I didn’t know it then, but our little Market Street eruption mapped almost perfectly onto the album’s emotional spine. “Get Together” would’ve been next—Madonna at her most starry-eyed, insisting strangers really can sync up. “Sorry” followed in the tracklist, all bounce and boundary-setting—a breakup anthem I’d later lean on way more than I wanted to. Deeper in sat “Jump,” the neon-lit shove telling listeners to make it happen. And the closer, “Like It or Not,” was Madonna’s velvet shrug of a kiss-off: Take me or leave me, I’m still here.
But none of that mattered in the moment. This wasn’t a prophecy, foreshadowing, or a lesson about heartbreak. It was accidental communion—unplanned, unperformed, and unrepeatable.
Flash mobs weren’t a thing yet, and corporate karaoke trolleys weren’t clogging the streets. This was strangers caught in the same breath and collision of joy, pulled forward by a chorus that refused to be ignored. When we stepped off the streetcar and Rene walked me home to meet my date, I felt a weird tug to go back—to that moving choir, to the warm hum of voices, to whatever tiny fire we’d accidentally sparked.

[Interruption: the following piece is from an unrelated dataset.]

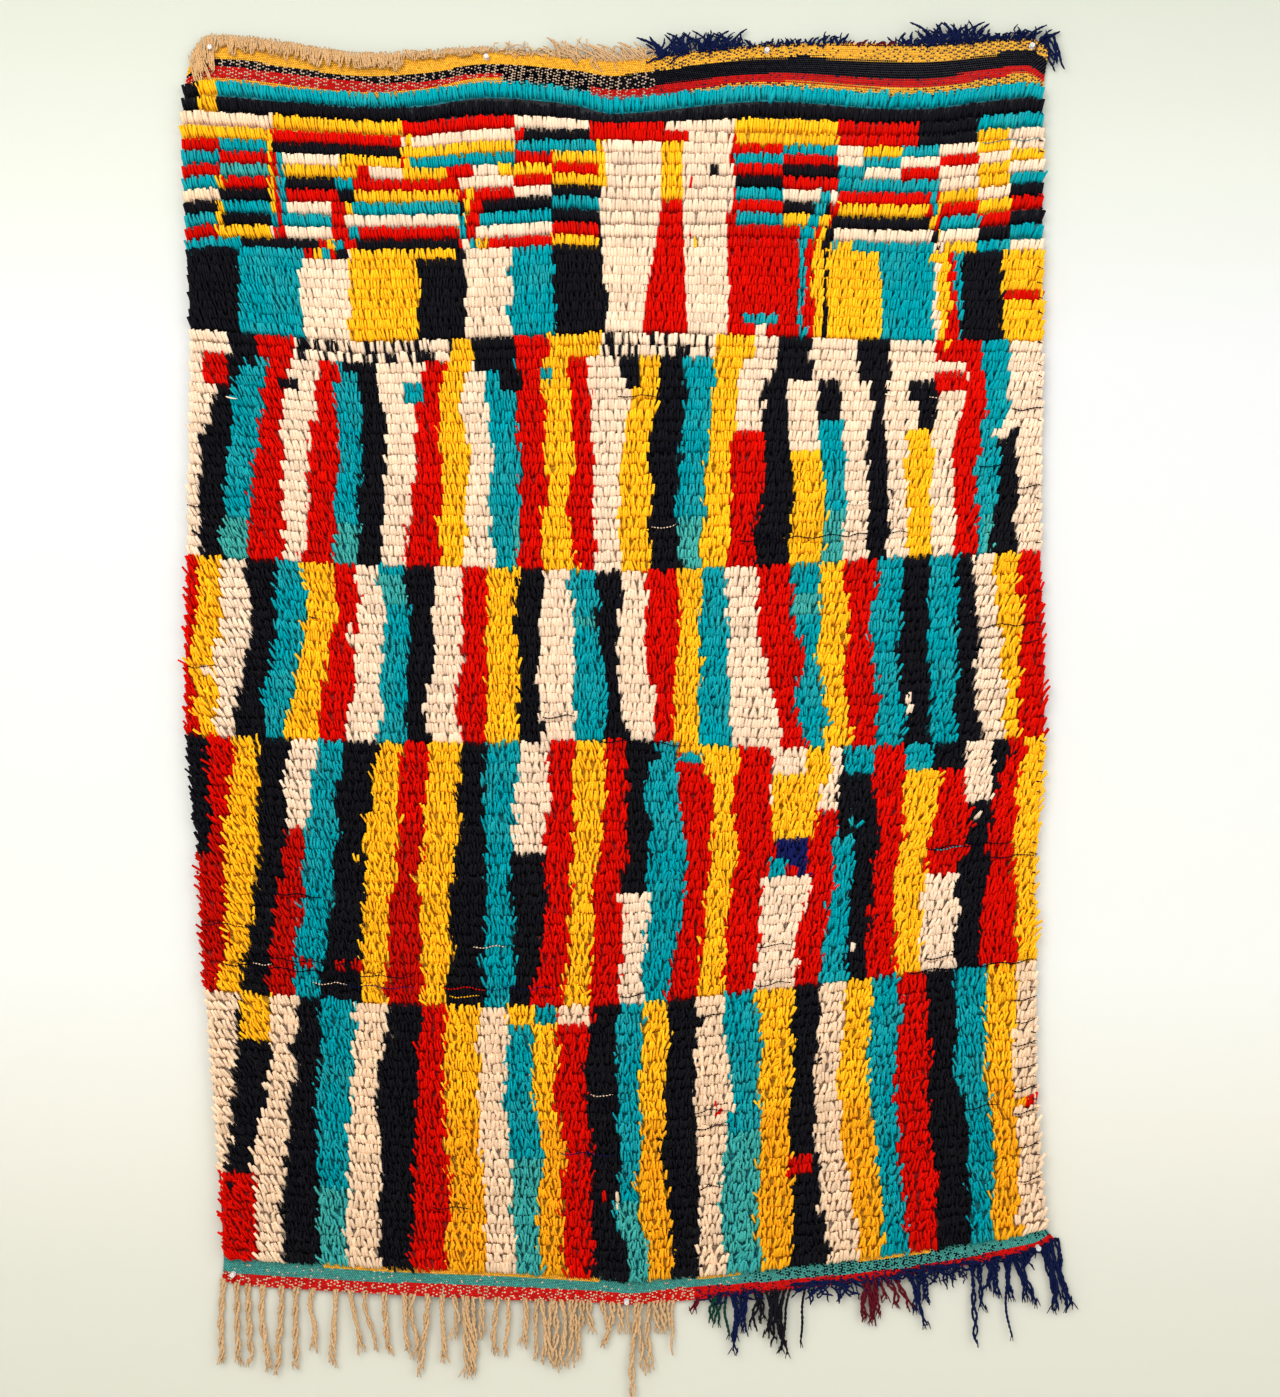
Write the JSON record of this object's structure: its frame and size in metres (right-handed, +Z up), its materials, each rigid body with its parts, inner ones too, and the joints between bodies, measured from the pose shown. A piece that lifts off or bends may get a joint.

The relationship that had me buzzing that night didn’t last. It fizzled, then shattered, and took my heart with it. But that streetcar moment—that bright, communal, shimmering eruption—stayed intact.
Twenty years later, listening to Confessions on a Dance Floor: Twenty Years Edition—with its 20 tracks, long-lost B-sides, nebula of remixes, and the original continuous mix finally streaming—threw me right back into that night. “Future Lovers” sounded as seductive as the promise I felt; “Forbidden Love” hit with the ache of what never fully formed; and “Isaac” drifted in like a prayer I didn’t know I’d whispered.
But it was “Hung Up” that transported me completely: back to Rene, to the trolley, to that midnight choir, and to the person whose name I’ve forgotten but whose timing I remember exactly.
In the two decades since, I’ve lived through more love and loss than I could’ve imagined—relationships that remade me, heartbreaks that reshaped me, and whole seasons of joy and collapse. And San Francisco changed, too: clubs vanished or rebranded, friends scattered, Market Street softened into memory, and the city’s feral, communal spark grew harder to find between tech shuttles and rising rents.
But hearing Confessions on a Dance Floor again carried me right back to who I was on that F Market streetcar before everything shifted—hopeful, open, and singing with a car full of strangers as if nothing could break us. For a few minutes, the music didn’t just remind me of the past—it let me inhabit it again, in a version of San Francisco that felt infinite.